SEO and content marketing is a game that’s always changing. Your marketing strategies will need to be adjusted over time. It’s important to track the success of your marketing campaigns.

A Christmas campaign that does well one year can be repurposed for next year, turned into a “tradition” or “limited-time event.” Incorporating local events in your content marketing strategy can pave the way for a further relationship with the crowd as your business and goals continue to grow. You can find ways to recycle popular posts and use those posts with more traffic to boost or rework content that isn’t getting the numbers you were hoping for.
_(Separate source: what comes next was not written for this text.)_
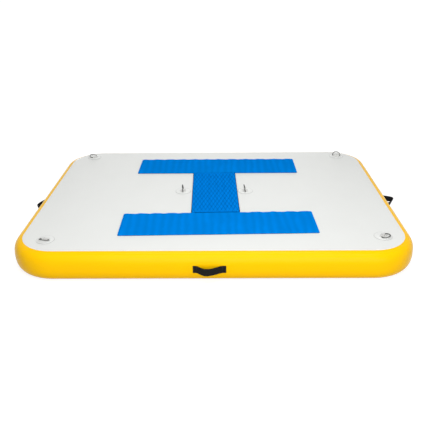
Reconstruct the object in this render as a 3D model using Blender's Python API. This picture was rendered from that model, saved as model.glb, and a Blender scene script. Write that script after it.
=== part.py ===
"""Inflatable dock platform.

A drop-stitch air platform: two coated sheets held a fixed distance apart by rows of yarn and closed by a bulged
side wall of two layers. It carries foam traction pads laid out as an H on its side, six steel D-rings in webbing
loops, a webbing handle on each side and a spring-loaded inflation valve in the rear wall.

Metres, +Z up. The origin is on the ground under the middle of the platform, +X runs along its length and the
front side, the one with the lengthwise handle nearest the viewer, faces -Y.
"""

import math

import bmesh
import bpy
from mathutils import Vector

# Platform
LENGTH = 2.000
WIDTH = 1.500
HEIGHT = 0.150
CORNER_RADIUS = 0.228
WALL_BULGE = 0.055
WALL_FULLNESS = 2.5
SHEET = 0.0012
SEAT_GAP = 0.0003
LAP_TILT_DEG = 5.0
WALL_LAP = 0.025
LINER_LAP = 0.035
CORNER_STEPS = 8
WALL_STEPS = 12
SHOULDER_STEPS = 2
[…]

By keeping an eye on your analytics, you can adjust your marketing strategy on the fly. And thanks to your seasonally geared content calendar, you’ll still have a great source of material, even if you learn something doesn’t work.

Save Time and Effort

One of the benefits of seasonal content that you can count on is that you’ll have the space and capability to capitalize on trends that may pop up throughout the year, and fade relatively quickly. This will give your brand a sense of being both valuable and dependable, while also honing in on something new and exciting in the present moment.

Whatever business you’re in, you know that content marketing strategies are critical to your success. No matter how small your team, having a ready stream of content is essential.

Creating a content calendar based on repeated seasonal events, for your community, your business, or the world, can help you plan relevant content that will gain engagement, without having to reinvent the wheel each time you design a marketing strategy.

The right schedule, the right team, and the right workflow can help you automate your content creation to save you time and money.